Full disclosure time: Father Dwight Longenecker offered to send me a copy of his book at no cost if I would do a review of it. I accepted his kind offer, even though I had no idea how to write a proper review. I still don’t. But since Father D. does such a good job with this, it isn’t difficult for me to recommend this book to fathers, or anyone in a leadership position.

I’ll confess that I was skeptical of applying the entire rule to fatherhood and family life. It helps a lot to know that when Father D. wrote this, he was a novice oblate, and a former Anglican priest. Married and a father of four, he has some real-world experience in being a dad. Nowadays, he is still a husband, a dad, and a Roman Catholic priest. He is a parish priest at Our Lady of the Rosary Parish in Greenville, South Carolina. He also blogs at Standing On My Head.

What Father D. has done with this book is break the entire Rule of St. Benedict up into daily reflections.  He has devised a scheme whereby you can read the rule three times over the course of a one-year period. For example, Chapter VII of the Rule, Humility, would be read on January 25th, March 26th, and September 25th. In this way, the Rule is divided into bite-sized morsels, and so are Father D.’s reflections. Let’s take a look. First, St. Benedict:

Brothers, Holy Scripture cries aloud to us saying, ‘Whoever exalts himself will be humbled; and he who humbles himself will be exalted.’ When it says this it is teaching that all exaltation is a kind of pride. And the Prophet shows that he himself was on his guard against it when he said, ‘Lord, my heart has no lofty ambitions, my eyes do not look too high; I am not concerned with great affairs or marvels beyond my scope.’ Why thus? ‘If I did not think humbly, but exalted my soul, as a child on the mothers breast is weaned, so did you treat my soul.’

Father D. then provides a short reflection on the virtue of humility, usually no more than four paragraphs. Here is an excerpt.

For Benedict, humility is linked with self-knowledge. The truly humble person is the prodigal son, who gets to the very bottom of his resources, where, as the Authorized Version puts it, he ‘comes to himself’(Luke 15.17) and realizes his need of the father’s love. This kind of self-knowledge does not grovel before others. Nor does it indulge in maudlin self-pity or overblown guilt. Instead, it is a clear, hard, and realistic self-appraisal.

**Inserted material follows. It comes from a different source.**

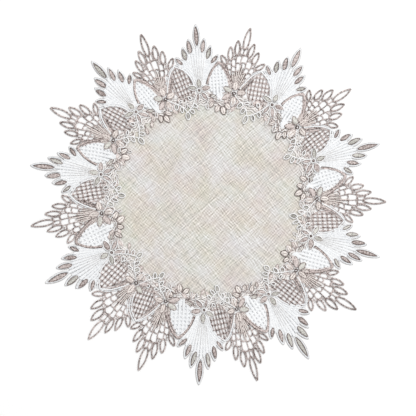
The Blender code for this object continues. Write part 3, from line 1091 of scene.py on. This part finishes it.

Father D., then expands a bit more, freely helping explain Benedict’s thoughts on humility as it relates to pride and further explaining, and referencing, the quotes from Scripture that Benedict used in the section of the Rule that is being read on this particular day. He also dips into other resources in his reflections, from the works of other saints as well as from other Scriptures that help bring clarity to applying the rule to the role of fatherhood.

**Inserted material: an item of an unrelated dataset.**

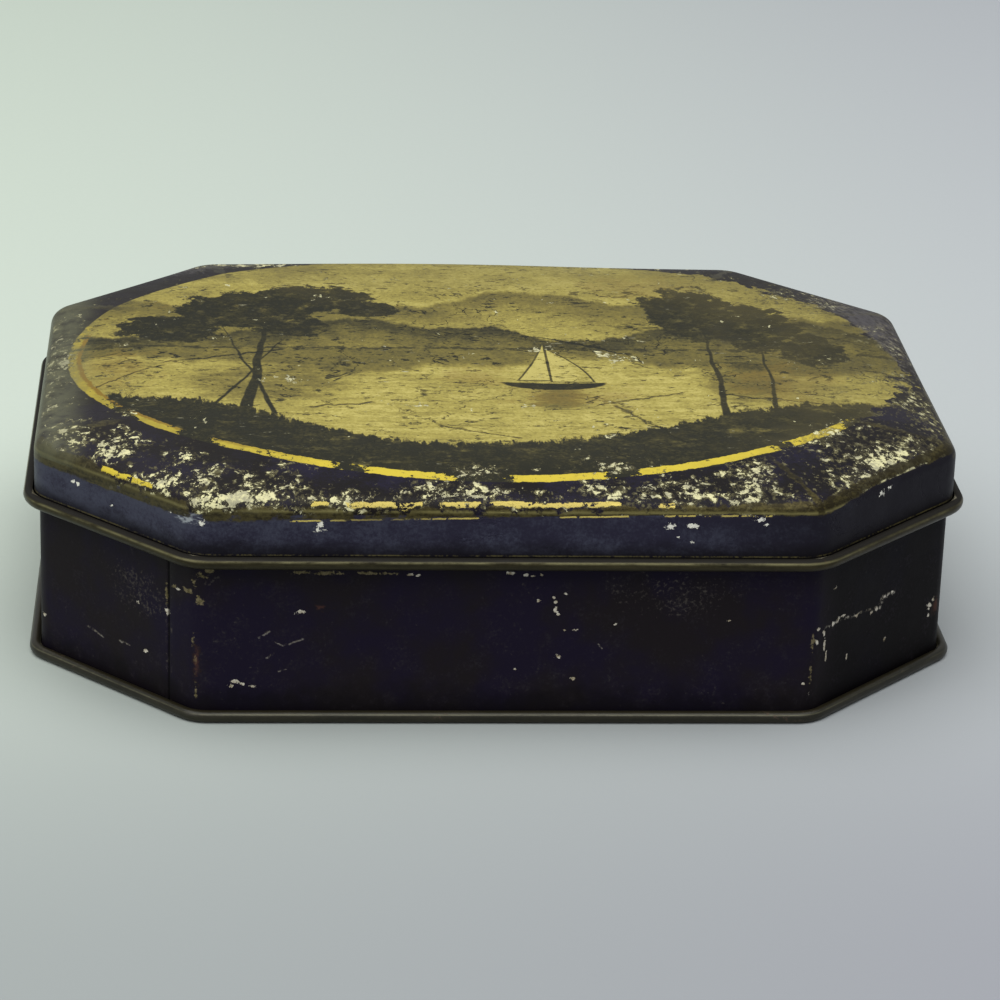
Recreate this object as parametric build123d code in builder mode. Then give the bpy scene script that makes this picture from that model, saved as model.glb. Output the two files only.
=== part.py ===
"""Eight-sided tin box with a slip-on lid, pressed and rolled from thin tinplate.

Millimetres. The origin is at the middle of the underside, +X runs along the
long side, -Y is the front and +Z is up. The lid is modelled closed.
"""

import os
from math import cos, radians, sqrt

from build123d import *

os.makedirs("parts", exist_ok=True)

# Sheet and play
sheet = 0.3
seam_play = 0.1
seat_gap = 0.3

# Plan, measured over the wall's outer face
body_length = 230.0
body_width = 182.0
corner_cut = 39.5
wall_corner_radius = 7.0

# Wall
body_height = 56.9
rim_curl_radius = 1.0
rim_curl_turn = 290.0

# Base seam and floor
base_curl_radius = 1.5
base_curl_reach = 1.55
base_curl_turn = 240.0
foot_bend_radius = 0.5
foot_leg = 1.2
floor_raise = 2.4
floor_bend_radius = 0.7
floor_margin = 1.5

# Lock seam, on the front left cut corner
seam_from_corner = 9.5
seam_overlap = 5.0
seam_layer_gap = 0.06
seam_end_margin = 3.0
seam_shoulder = 1.0

# Lid
lid_clearance = 1.05
skirt_depth = 11.9
shoulder_radius = 4.0
lid_corner_radius = 11.0
lid_curl_radius = 1.55
lid_curl_turn = 300.0
dome_rise = 3.2
dome_run = 30.0
dome_steps = 3
crease_radius = 1.2

# Selection tolerance
edge_tolerance = 0.01

# Derived sizes
half_width = body_width / 2
half_sheet = sheet / 2
bend_radius = foot_bend_radius + half_sheet
lid_outset = lid_clearance + sheet

# Between the rounded corners of wall and skirt the clearance differs from the sides'
corner_stretch = 1 / cos(radians(45) / 2)
corner_radius_step = lid_corner_radius - sheet - wall_corner_radius
corner_clearance = lid_clearance * corner_stretch - corner_radius_step * (corner_stretch - 1)
least_clearance = min(lid_clearance, corner_clearance)

# The wall's rim curl sits under the lid's rounded shoulder, seat_gap away
rim_centre_height = body_height - rim_curl_radius
seat_reach = shoulder_radius - sheet - rim_curl_radius - seat_gap
seat_inset = shoulder_radius - sheet - least_clearance - rim_curl_radius
seat_rise = sqrt(seat_reach**2 - seat_inset**2) if seat_inset > 0 else seat_reach
spring_height = rim_centre_height - seat_rise
lid_curl_height = spring_height - skirt_depth

# Section plane at the middle of the front: local x is the outset, local y the height
section_plane = Plane(origin=(0, -half_width, 0), x_dir=(0, -1, 0), z_dir=(-1, 0, 0))


def plan_corners(outset):
    """Corners of the plan, moved out by outset from the wall's outer face."""
    x = body_length / 2 + outset
    y = half_width + outset
    cut = corner_cut + outset * (2 - sqrt(2))
    return [
        (x - cut, -y),
        (x, cut - y),
        (x, y - cut),
        (x - cut, y),
        (cut - x, y),
        (-x, y - cut),
        (-x, cut - y),
        (cut - x, -y),
    ]


def plan_path(radius):
    """The wall's outer outline from the middle of the front, corners rounded."""
    with BuildLine() as outline:
        FilletPolyline(
            (0, -half_width),
            *plan_corners(0),
            radius=[0] + [radius] * 8,
            close=True,
        )
    return outline.line


def plan_face(outset, radius, height=0.0):
    """The plan as a flat face, moved out by outset, at a height."""
    with BuildSketch(Plane.XY.offset(height)) as face:
        with BuildLine():
            FilletPolyline(*plan_corners(outset), radius=radius, close=True)
        make_face()
    return face.sketch


def curl_face(centre, radius, start_angle, turn):
    """Section of a rolled edge: a ring of sheet from start_angle through turn."""
    with BuildSketch(section_plane) as face:
        with BuildLine():
            outer = CenterArc(centre, radius, start_angle, turn)
            inner = CenterArc(centre, radius - sheet, start_angle, turn)
            Line(outer @ 0, inner @ 0)
            Line(outer @ 1, inner @ 1)
        make_face()
    return face.sketch


# Lid: domed panel with hipped corners, rounded shoulder, skirt and outward curl
dome_slope = 2 * dome_rise / dome_run
dome_edge_height = spring_height + shoulder_radius * (sqrt(1 + dome_slope**2) - dome_slope)
dome_sections = []
for step in range(dome_steps + 1):
    share = step / dome_steps
    inset = dome_run * share
    height = dome_edge_height + dome_rise * (1 - (1 - share) ** 2)
    radius = max(lid_corner_radius - inset, crease_radius)
    dome_sections.append(plan_face(lid_outset - inset, radius, height))

lid_curl_centre = (lid_clearance + lid_curl_radius, lid_curl_height)

with BuildPart() as lid:
    with BuildSketch(Plane.XY.offset(lid_curl_height)):
        add(plan_face(lid_outset, lid_corner_radius))
    extrude(amount=dome_edge_height - lid_curl_height)
    loft(sections=dome_sections)
    shoulder_edges = lid.edges().filter_by_position(
        Axis.Z, dome_edge_height - edge_tolerance, dome_edge_height + edge_tolerance
    )
    fillet(shoulder_edges, shoulder_radius)
    offset(amount=-sheet, openings=lid.faces().sort_by(Axis.Z)[0])
    sweep(
        sections=curl_face(lid_curl_centre, lid_curl_radius, 180, lid_curl_turn),
        path=plan_path(lid_corner_radius - lid_outset),
    )

lid.part.label = "lid"
export_step(lid.part, "parts/lid.step")

# Foot of the wall: the sheet turns out into a flange that the base curl grips
flange_height = base_curl_radius
ring_bottom = flange_height + foot_leg
flange_end = base_curl_reach + base_curl_radius - sheet - 2 * seam_play

with BuildSketch(section_plane) as foot_flange:
    with BuildLine():
        FilletPolyline(
            (-half_sheet, ring_bottom),
            (-half_sheet, flange_height),
            (flange_end, flange_height),
            radius=bend_radius,
        )
    trace(line_width=sheet)

# Lock seam: both ends of the wall strip fold into hooks that lie inside each other
seam_step = sheet + seam_layer_gap
layers = [half_sheet + seam_step * number for number in range(4)]
fold_radius = 0.9 * seam_step
front_left_corner = Vector(*plan_corners(0)[7])
seam_along = (Vector(*plan_corners(0)[6]) - front_left_corner).normalized()
seam_line = front_left_corner + seam_along * seam_from_corner
seam_bottom = 2 * base_curl_radius + seam_end_margin
seam_top = rim_centre_height - rim_curl_radius - seam_end_margin
seam_plane = Plane(
    origin=(seam_line.X, seam_line.Y, seam_bottom), x_dir=-seam_along, z_dir=(0, 0, 1)
)
seam_length = seam_overlap + 2 * seam_shoulder

with BuildSketch(seam_plane) as seam_window:
    with Locations((seam_overlap / 2, 0)):
        Rectangle(seam_length, 4 * sheet)

with BuildSketch(seam_plane) as near_hook:
    with BuildLine():
        FilletPolyline(
            (seam_overlap + seam_shoulder, layers[0]),
            (half_sheet, layers[0]),
            (half_sheet, layers[2]),
            (seam_overlap - seam_step, layers[2]),
            radius=fold_radius,
        )
    trace(line_width=sheet)

with BuildSketch(seam_plane) as far_hook:
    with BuildLine():
        FilletPolyline(
            (-seam_shoulder, layers[0]),
            (half_sheet - seam_step, layers[0]),
            (half_sheet - seam_step, layers[3]),
            (seam_overlap, layers[3]),
            (seam_overlap, layers[1]),
            (half_sheet + seam_step, layers[1]),
            radius=fold_radius,
        )
    trace(line_width=sheet)

# Body wall: eight-sided ring with the foot flange, the seam and an inward rim curl
rim_curl_centre = (-rim_curl_radius, rim_centre_height)

with BuildPart() as body_wall:
    with BuildSketch(Plane.XY.offset(ring_bottom)):
        add(plan_face(0, wall_corner_radius))
        add(plan_face(-sheet, wall_corner_radius - sheet), mode=Mode.SUBTRACT)
    extrude(amount=rim_centre_height - ring_bottom)
    extrude(seam_window.sketch, amount=seam_top - seam_bottom, mode=Mode.SUBTRACT)
    extrude(near_hook.sketch, amount=seam_top - seam_bottom)
    extrude(far_hook.sketch, amount=seam_top - seam_bottom)
    sweep(sections=foot_flange.sketch, path=plan_path(wall_corner_radius))
    sweep(
        sections=curl_face(rim_curl_centre, rim_curl_radius, 0, rim_curl_turn),
        path=plan_path(wall_corner_radius),
    )

body_wall.part.label = "body_wall"
export_step(body_wall.part, "parts/body_wall.step")

# Base panel: raised floor, sink wall inside the body, edge rolled over the flange
sink_outset = -(sheet + seam_play + half_sheet)
floor_outset = sink_outset - floor_margin

with BuildSketch(section_plane) as base_seam:
    with BuildLine():
        FilletPolyline(
            (floor_outset, floor_raise + half_sheet),
            (sink_outset, floor_raise + half_sheet),
            (sink_outset, half_sheet),
            (base_curl_reach, half_sheet),
            radius=floor_bend_radius,
        )
        CenterArc(
            (base_curl_reach, base_curl_radius),
            base_curl_radius - half_sheet,
            -90,
            base_curl_turn,
        )
    trace(line_width=sheet)

with BuildPart() as base_panel:
    with BuildSketch(Plane.XY.offset(floor_raise)):
        add(plan_face(floor_outset, wall_corner_radius + floor_outset))
    extrude(amount=sheet)
    sweep(sections=base_seam.sketch, path=plan_path(wall_corner_radius))

base_panel.part.label = "base_panel"
export_step(base_panel.part, "parts/base_panel.step")
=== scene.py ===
"""Looks of the eight-sided tin box: printed lid, lacquered wall and rolled base, all worn.

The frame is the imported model's, in metres. Sizes are named in millimetres and turned
into metres where a mesh or the camera is made. The lights are placed in metres.
"""

from math import atan, cos, exp, pi, radians, sin, sqrt, tan

import bmesh
import bpy
from mathutils import Matrix, Vector


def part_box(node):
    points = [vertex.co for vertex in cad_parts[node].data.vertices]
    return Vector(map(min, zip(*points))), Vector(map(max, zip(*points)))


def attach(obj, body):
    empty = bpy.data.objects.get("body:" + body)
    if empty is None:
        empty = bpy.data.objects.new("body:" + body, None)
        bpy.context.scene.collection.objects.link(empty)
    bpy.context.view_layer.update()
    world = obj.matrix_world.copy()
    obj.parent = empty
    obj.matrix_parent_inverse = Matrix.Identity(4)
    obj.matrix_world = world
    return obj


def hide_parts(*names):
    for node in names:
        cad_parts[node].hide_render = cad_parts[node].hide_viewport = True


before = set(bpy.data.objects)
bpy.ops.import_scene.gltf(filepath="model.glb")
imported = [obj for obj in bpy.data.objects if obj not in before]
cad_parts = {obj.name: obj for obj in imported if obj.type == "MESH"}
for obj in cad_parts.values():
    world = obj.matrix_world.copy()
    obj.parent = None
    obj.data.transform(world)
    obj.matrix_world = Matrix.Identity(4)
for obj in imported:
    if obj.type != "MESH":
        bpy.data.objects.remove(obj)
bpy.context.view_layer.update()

MM = 0.001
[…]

I would go further and say that his reflections also help anyone, be they a father, or simply someone who fills a leadership role, apply the Rule of St. Benedict in their daily life. After all, that is what the rule was intended to do; to take Christianity and apply it practically to life within a community.

Father D.’s reflections help to keep the Rule relevant for those of us who are shepherding flocks inside our homes, or at work, rather than inside the confines of the cloister.